* **EXERCISE DIRECTIONS**
Using the listing below, set down each line from the line containing "for (const [word, frame]" through the line containing "bpy.data.objects.remove(obj)", both ends included, exactly and with nothing added.

start SOURCE RECORDS

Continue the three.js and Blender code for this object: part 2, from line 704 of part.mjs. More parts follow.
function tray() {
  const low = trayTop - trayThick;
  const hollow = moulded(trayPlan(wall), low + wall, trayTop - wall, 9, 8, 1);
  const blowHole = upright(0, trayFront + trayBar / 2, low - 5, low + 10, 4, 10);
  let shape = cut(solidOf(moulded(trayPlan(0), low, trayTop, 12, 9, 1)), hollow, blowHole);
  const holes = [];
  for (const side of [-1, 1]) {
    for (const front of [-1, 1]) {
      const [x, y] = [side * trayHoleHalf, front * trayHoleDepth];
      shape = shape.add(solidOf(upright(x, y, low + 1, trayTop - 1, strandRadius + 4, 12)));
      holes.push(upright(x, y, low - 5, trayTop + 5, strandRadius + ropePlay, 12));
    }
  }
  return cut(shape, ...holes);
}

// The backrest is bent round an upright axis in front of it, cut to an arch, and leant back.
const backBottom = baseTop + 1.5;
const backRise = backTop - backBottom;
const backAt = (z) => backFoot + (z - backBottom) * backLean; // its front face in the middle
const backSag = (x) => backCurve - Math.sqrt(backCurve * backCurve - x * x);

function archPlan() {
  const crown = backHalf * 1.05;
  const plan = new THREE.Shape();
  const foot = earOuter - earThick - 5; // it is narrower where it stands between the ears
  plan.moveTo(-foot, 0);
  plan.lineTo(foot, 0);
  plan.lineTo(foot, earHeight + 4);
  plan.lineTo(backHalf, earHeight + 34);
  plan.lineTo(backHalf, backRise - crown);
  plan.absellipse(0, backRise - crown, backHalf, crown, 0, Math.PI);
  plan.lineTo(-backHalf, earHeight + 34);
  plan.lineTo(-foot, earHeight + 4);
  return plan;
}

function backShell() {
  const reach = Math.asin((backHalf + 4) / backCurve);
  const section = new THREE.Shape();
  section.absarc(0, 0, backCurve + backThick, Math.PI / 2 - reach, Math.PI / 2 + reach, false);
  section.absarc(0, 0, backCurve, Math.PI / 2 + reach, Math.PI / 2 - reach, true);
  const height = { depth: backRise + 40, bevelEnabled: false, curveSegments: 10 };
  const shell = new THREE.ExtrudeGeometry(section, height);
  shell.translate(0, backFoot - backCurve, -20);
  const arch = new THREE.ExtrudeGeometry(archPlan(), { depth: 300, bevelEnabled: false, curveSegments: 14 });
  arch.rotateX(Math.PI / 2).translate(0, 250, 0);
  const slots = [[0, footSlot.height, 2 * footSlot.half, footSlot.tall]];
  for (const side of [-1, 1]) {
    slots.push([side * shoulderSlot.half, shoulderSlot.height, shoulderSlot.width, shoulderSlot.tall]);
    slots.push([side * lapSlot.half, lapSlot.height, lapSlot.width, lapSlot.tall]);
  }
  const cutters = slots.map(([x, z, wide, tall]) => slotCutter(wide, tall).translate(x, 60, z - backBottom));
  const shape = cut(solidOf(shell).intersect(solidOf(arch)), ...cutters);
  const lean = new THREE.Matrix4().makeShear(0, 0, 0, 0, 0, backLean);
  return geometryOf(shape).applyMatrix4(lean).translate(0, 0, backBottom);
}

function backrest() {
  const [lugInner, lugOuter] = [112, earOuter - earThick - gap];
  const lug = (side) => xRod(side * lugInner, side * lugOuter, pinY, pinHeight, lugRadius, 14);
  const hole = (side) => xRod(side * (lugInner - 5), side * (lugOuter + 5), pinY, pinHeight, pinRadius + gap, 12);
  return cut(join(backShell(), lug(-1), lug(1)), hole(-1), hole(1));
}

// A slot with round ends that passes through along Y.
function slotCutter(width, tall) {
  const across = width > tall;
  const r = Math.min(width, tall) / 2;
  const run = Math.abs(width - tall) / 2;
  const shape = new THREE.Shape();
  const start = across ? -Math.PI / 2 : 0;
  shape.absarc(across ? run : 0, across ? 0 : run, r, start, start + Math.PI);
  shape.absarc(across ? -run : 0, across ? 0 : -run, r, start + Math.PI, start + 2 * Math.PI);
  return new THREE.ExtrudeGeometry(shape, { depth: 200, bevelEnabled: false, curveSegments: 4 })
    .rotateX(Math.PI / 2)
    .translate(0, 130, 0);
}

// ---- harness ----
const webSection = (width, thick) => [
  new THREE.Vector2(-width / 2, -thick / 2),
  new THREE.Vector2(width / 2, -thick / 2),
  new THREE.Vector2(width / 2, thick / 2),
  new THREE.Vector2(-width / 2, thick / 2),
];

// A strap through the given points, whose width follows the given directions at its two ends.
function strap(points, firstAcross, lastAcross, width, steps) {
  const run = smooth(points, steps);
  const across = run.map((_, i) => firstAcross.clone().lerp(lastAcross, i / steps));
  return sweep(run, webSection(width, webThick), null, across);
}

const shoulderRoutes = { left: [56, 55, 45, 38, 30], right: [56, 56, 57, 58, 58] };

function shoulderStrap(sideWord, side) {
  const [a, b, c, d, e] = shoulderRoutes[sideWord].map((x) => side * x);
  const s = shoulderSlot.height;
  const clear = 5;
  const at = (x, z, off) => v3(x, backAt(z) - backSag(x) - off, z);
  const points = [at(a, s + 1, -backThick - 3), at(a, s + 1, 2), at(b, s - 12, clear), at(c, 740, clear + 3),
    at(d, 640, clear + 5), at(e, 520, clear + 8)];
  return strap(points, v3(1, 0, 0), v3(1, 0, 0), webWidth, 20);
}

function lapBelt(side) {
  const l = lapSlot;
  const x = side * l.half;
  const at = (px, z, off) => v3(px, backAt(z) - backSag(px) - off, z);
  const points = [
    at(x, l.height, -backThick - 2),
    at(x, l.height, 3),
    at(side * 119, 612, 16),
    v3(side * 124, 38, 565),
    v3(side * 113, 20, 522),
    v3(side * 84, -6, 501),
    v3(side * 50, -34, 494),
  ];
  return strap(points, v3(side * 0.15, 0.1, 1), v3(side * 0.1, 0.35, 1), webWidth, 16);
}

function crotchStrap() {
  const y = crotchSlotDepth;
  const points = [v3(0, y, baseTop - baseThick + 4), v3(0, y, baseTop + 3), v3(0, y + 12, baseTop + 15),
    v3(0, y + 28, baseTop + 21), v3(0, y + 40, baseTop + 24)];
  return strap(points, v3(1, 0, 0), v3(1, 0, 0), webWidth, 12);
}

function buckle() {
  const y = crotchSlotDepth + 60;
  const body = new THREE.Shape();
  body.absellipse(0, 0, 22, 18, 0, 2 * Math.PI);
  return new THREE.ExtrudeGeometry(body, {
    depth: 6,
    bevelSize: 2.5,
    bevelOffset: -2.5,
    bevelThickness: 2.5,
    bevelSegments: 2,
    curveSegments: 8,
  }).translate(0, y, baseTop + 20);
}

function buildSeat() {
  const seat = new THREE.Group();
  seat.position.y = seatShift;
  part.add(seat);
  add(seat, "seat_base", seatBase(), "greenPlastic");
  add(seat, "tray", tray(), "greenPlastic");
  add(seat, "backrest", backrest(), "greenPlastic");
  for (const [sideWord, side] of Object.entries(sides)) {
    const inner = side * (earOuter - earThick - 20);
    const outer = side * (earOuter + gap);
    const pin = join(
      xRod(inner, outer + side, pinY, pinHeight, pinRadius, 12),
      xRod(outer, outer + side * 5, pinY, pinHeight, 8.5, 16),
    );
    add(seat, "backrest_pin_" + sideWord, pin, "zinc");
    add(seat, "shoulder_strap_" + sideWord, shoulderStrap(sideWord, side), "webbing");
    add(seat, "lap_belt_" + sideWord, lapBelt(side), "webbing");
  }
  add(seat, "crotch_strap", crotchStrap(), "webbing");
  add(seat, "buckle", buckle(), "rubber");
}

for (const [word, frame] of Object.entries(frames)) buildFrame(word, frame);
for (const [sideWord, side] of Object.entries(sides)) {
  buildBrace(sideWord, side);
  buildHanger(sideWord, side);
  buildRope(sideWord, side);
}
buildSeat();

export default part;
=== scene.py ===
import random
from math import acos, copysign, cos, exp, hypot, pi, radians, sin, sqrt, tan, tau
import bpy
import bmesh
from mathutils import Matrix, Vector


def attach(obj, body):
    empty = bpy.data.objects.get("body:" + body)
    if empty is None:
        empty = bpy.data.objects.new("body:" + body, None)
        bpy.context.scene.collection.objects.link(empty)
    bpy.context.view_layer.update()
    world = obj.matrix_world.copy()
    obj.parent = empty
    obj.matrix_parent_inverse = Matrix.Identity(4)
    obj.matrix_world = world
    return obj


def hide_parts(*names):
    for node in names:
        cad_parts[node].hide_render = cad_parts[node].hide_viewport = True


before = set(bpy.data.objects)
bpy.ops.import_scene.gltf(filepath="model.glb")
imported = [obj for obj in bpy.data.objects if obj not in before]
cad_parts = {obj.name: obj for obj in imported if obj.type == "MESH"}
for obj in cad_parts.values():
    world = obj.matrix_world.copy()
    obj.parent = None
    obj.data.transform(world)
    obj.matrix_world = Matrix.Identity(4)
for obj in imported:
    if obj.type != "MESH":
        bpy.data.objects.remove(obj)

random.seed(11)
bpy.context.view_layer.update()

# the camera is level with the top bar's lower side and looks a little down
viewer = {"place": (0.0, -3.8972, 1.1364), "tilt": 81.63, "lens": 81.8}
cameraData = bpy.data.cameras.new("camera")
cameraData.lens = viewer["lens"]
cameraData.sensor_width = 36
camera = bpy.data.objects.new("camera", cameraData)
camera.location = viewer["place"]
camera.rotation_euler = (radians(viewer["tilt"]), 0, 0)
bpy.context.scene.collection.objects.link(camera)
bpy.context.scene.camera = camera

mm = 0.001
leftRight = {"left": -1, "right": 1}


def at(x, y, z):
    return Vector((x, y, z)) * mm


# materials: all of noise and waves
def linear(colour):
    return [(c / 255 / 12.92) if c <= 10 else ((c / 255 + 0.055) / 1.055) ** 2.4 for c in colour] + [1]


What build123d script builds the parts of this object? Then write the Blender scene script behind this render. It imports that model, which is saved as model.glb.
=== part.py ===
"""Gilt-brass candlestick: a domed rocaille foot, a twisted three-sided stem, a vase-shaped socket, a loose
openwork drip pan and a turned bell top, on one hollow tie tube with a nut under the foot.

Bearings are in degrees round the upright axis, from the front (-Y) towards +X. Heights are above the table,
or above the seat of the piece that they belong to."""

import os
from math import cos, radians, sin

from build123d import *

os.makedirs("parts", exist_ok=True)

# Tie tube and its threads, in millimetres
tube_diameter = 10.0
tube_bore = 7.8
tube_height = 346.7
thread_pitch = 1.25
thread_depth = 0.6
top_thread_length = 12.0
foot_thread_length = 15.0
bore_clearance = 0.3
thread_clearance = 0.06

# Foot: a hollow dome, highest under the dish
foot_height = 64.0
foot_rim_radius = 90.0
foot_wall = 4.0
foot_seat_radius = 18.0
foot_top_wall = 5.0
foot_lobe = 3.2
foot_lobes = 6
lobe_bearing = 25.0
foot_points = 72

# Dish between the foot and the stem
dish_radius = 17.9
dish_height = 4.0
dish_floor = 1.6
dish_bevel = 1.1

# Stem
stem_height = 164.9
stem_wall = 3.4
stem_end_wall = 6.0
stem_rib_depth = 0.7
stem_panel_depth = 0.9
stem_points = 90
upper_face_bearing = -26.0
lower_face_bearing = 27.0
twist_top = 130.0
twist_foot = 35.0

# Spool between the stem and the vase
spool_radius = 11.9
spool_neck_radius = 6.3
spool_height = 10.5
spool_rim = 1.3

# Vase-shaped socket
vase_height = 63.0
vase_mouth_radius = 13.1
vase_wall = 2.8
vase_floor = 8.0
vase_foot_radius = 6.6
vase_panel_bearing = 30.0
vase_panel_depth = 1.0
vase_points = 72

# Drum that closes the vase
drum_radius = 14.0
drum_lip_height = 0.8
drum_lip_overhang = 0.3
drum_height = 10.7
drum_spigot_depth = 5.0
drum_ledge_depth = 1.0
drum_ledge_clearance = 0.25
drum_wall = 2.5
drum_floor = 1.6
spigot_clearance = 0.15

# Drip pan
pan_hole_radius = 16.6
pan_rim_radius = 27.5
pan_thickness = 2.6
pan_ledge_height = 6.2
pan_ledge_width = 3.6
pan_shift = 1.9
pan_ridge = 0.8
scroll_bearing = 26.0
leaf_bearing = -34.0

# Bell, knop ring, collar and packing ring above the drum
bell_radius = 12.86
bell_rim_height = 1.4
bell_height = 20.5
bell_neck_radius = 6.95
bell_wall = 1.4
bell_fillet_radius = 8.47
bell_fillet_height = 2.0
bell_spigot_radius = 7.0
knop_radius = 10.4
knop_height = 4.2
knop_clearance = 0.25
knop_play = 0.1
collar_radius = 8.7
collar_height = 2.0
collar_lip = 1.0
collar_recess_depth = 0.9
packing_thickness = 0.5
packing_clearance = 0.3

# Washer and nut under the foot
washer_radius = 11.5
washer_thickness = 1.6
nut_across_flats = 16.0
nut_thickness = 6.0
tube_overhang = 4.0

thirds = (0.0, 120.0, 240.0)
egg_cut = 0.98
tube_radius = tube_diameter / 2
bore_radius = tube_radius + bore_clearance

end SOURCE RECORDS

* **RESULT BELOW**
for (const [word, frame] of Object.entries(frames)) buildFrame(word, frame);
for (const [sideWord, side] of Object.entries(sides)) {
  buildBrace(sideWord, side);
  buildHanger(sideWord, side);
  buildRope(sideWord, side);
}
buildSeat();

export default part;
=== scene.py ===
import random
from math import acos, copysign, cos, exp, hypot, pi, radians, sin, sqrt, tan, tau
import bpy
import bmesh
from mathutils import Matrix, Vector


def attach(obj, body):
    empty = bpy.data.objects.get("body:" + body)
    if empty is None:
        empty = bpy.data.objects.new("body:" + body, None)
        bpy.context.scene.collection.objects.link(empty)
    bpy.context.view_layer.update()
    world = obj.matrix_world.copy()
    obj.parent = empty
    obj.matrix_parent_inverse = Matrix.Identity(4)
    obj.matrix_world = world
    return obj


def hide_parts(*names):
    for node in names:
        cad_parts[node].hide_render = cad_parts[node].hide_viewport = True


before = set(bpy.data.objects)
bpy.ops.import_scene.gltf(filepath="model.glb")
imported = [obj for obj in bpy.data.objects if obj not in before]
cad_parts = {obj.name: obj for obj in imported if obj.type == "MESH"}
for obj in cad_parts.values():
    world = obj.matrix_world.copy()
    obj.parent = None
    obj.data.transform(world)
    obj.matrix_world = Matrix.Identity(4)
for obj in imported:
    if obj.type != "MESH":
        bpy.data.objects.remove(obj)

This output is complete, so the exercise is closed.